### [Given task]
Without altering anything, output the material below.

### [Data excerpt]
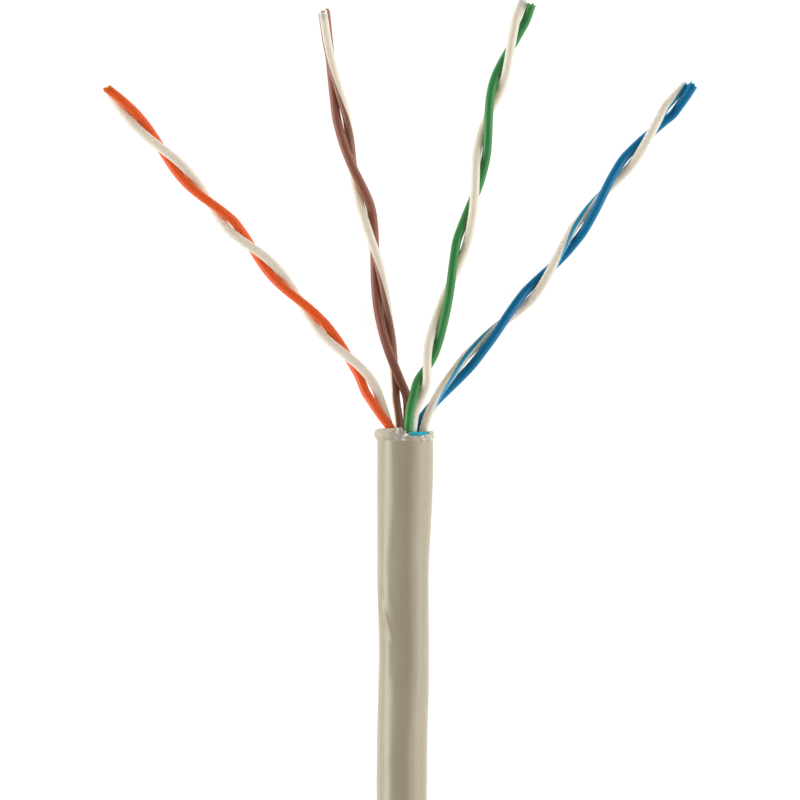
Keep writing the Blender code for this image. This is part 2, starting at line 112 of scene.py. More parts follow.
# Each pair: the degrees round the cable where it leaves, the length in which it comes down to the floor, its
# route as place across, place along and half twists so far, its gaps as half twists and width, and where
# the white wire's tracer faces, as half twists and degrees from the pair's outside. At an even number of
# half twists the coloured wire is on top, and at an odd number the white one is.
PAIRS = {
    "orange": {
        "seat": 160.0,
        "descent": 22.0,
        "route": [
            (-1.56, 0.3, -0.06), (-2.4, 2.0, None), (-3.3, 3.8, None), (-4.55, 6.1, None), (-6.0, 7.9, 1.0),
            (-8.3, 10.5, None), (-11.1, 13.8, 2.0), (-16.1, 19.4, 3.0), (-18.2, 21.6, None),
            (-20.6, 24.2, 4.0), (-25.7, 29.9, 5.0), (-31.3, 36.1, 6.0),
        ],
        "gaps": [(0.5, 0.09), (1.5, 0.02), (3.5, 0.04)],
        "tracer": [(0.0, 180.0), (6.0, 180.0)],
    },
    "brown": {
        "seat": 250.0,
        "descent": 14.0,
        "route": [
            (-0.2, 0.3, -0.7), (-0.24, 2.0, -0.57), (-0.42, 3.7, -0.44), (-0.82, 5.5, -0.18),
            (-1.2, 7.1, 0.0), (-2.3, 12.6, None), (-3.2, 19.1, 1.0), (-4.0, 23.1, None),
            (-5.5, 27.8, 2.0), (-6.85, 34.0, None), (-7.9, 39.5, 3.0), (-8.5, 44.0, 3.1),
        ],
        "gaps": [(-0.47, 0.12), (1.5, 0.03), (2.55, 0.05)],
        "tracer": [
            (-0.7, 288.0), (-0.44, 246.0), (-0.18, 200.0), (0.2, 115.0), (1.0, 110.0), (1.8, 140.0),
            (2.2, 105.0), (2.6, 115.0), (3.2, 85.0),
        ],
    },
    "green": {
        "seat": 70.0,
        "descent": 30.0,
        "route": [
            (0.55, 0.3, 0.15), (0.76, 2.1, 0.19), (1.46, 4.2, 0.38), (2.28, 6.8, 1.0), (3.3, 10.5, None),
            (4.8, 15.7, 2.0), (6.0, 20.0, None), (7.3, 24.8, 3.0), (8.8, 33.4, 4.0), (11.1, 40.4, 5.0),
            (12.8, 45.0, 5.55),
        ],
        "gaps": [(2.45, 0.07), (3.5, 0.03), (5.35, 0.08)],
        "tracer": [(0.0, 180.0), (6.0, 180.0)],
    },
    "blue": {
        "seat": 340.0,
        "descent": 18.0,
        "route": [
            (1.6, 0.3, 0.72), (2.1, 1.5, 0.84), (2.9, 2.85, 1.0), (5.7, 6.3, None), (7.5, 8.4, None),
            (10.3, 11.5, 2.0), (13.3, 14.7, None), (15.5, 17.4, 3.0), (18.8, 22.1, None),
            (20.9, 25.1, 4.0), (25.9, 31.5, 5.0), (30.0, 36.5, 5.8),
        ],
        "gaps": [(1.5, 0.07), (2.5, 0.03), (3.5, 0.06), (4.5, 0.05), (5.35, 0.13)],
        "tracer": [(0.7, -120.0), (1.0, -75.0), (1.5, -90.0), (3.5, -95.0), (4.6, -95.0), (5.5, -140.0)],
    },
}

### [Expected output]
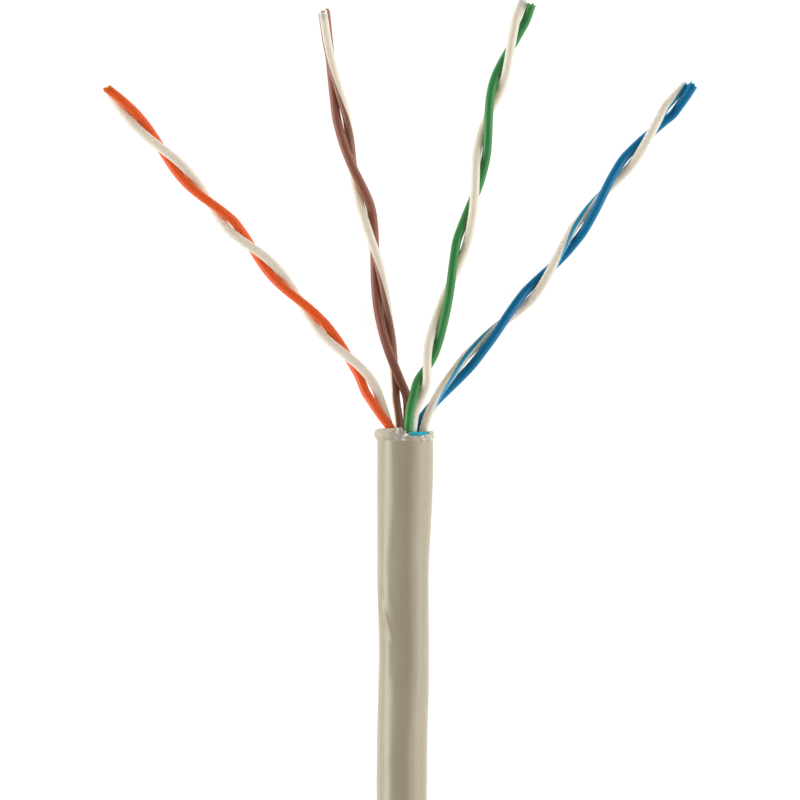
Keep writing the Blender code for this image. This is part 2, starting at line 112 of scene.py. More parts follow.
# Each pair: the degrees round the cable where it leaves, the length in which it comes down to the floor, its
# route as place across, place along and half twists so far, its gaps as half twists and width, and where
# the white wire's tracer faces, as half twists and degrees from the pair's outside. At an even number of
# half twists the coloured wire is on top, and at an odd number the white one is.
PAIRS = {
    "orange": {
        "seat": 160.0,
        "descent": 22.0,
        "route": [
            (-1.56, 0.3, -0.06), (-2.4, 2.0, None), (-3.3, 3.8, None), (-4.55, 6.1, None), (-6.0, 7.9, 1.0),
            (-8.3, 10.5, None), (-11.1, 13.8, 2.0), (-16.1, 19.4, 3.0), (-18.2, 21.6, None),
            (-20.6, 24.2, 4.0), (-25.7, 29.9, 5.0), (-31.3, 36.1, 6.0),
        ],
        "gaps": [(0.5, 0.09), (1.5, 0.02), (3.5, 0.04)],
        "tracer": [(0.0, 180.0), (6.0, 180.0)],
    },
    "brown": {
        "seat": 250.0,
        "descent": 14.0,
        "route": [
            (-0.2, 0.3, -0.7), (-0.24, 2.0, -0.57), (-0.42, 3.7, -0.44), (-0.82, 5.5, -0.18),
            (-1.2, 7.1, 0.0), (-2.3, 12.6, None), (-3.2, 19.1, 1.0), (-4.0, 23.1, None),
            (-5.5, 27.8, 2.0), (-6.85, 34.0, None), (-7.9, 39.5, 3.0), (-8.5, 44.0, 3.1),
        ],
        "gaps": [(-0.47, 0.12), (1.5, 0.03), (2.55, 0.05)],
        "tracer": [
            (-0.7, 288.0), (-0.44, 246.0), (-0.18, 200.0), (0.2, 115.0), (1.0, 110.0), (1.8, 140.0),
            (2.2, 105.0), (2.6, 115.0), (3.2, 85.0),
        ],
    },
    "green": {
        "seat": 70.0,
        "descent": 30.0,
        "route": [
            (0.55, 0.3, 0.15), (0.76, 2.1, 0.19), (1.46, 4.2, 0.38), (2.28, 6.8, 1.0), (3.3, 10.5, None),
            (4.8, 15.7, 2.0), (6.0, 20.0, None), (7.3, 24.8, 3.0), (8.8, 33.4, 4.0), (11.1, 40.4, 5.0),
            (12.8, 45.0, 5.55),
        ],
        "gaps": [(2.45, 0.07), (3.5, 0.03), (5.35, 0.08)],
        "tracer": [(0.0, 180.0), (6.0, 180.0)],
    },
    "blue": {
        "seat": 340.0,
        "descent": 18.0,
        "route": [
            (1.6, 0.3, 0.72), (2.1, 1.5, 0.84), (2.9, 2.85, 1.0), (5.7, 6.3, None), (7.5, 8.4, None),
            (10.3, 11.5, 2.0), (13.3, 14.7, None), (15.5, 17.4, 3.0), (18.8, 22.1, None),
            (20.9, 25.1, 4.0), (25.9, 31.5, 5.0), (30.0, 36.5, 5.8),
        ],
        "gaps": [(1.5, 0.07), (2.5, 0.03), (3.5, 0.06), (4.5, 0.05), (5.35, 0.13)],
        "tracer": [(0.7, -120.0), (1.0, -75.0), (1.5, -90.0), (3.5, -95.0), (4.6, -95.0), (5.5, -140.0)],
    },
}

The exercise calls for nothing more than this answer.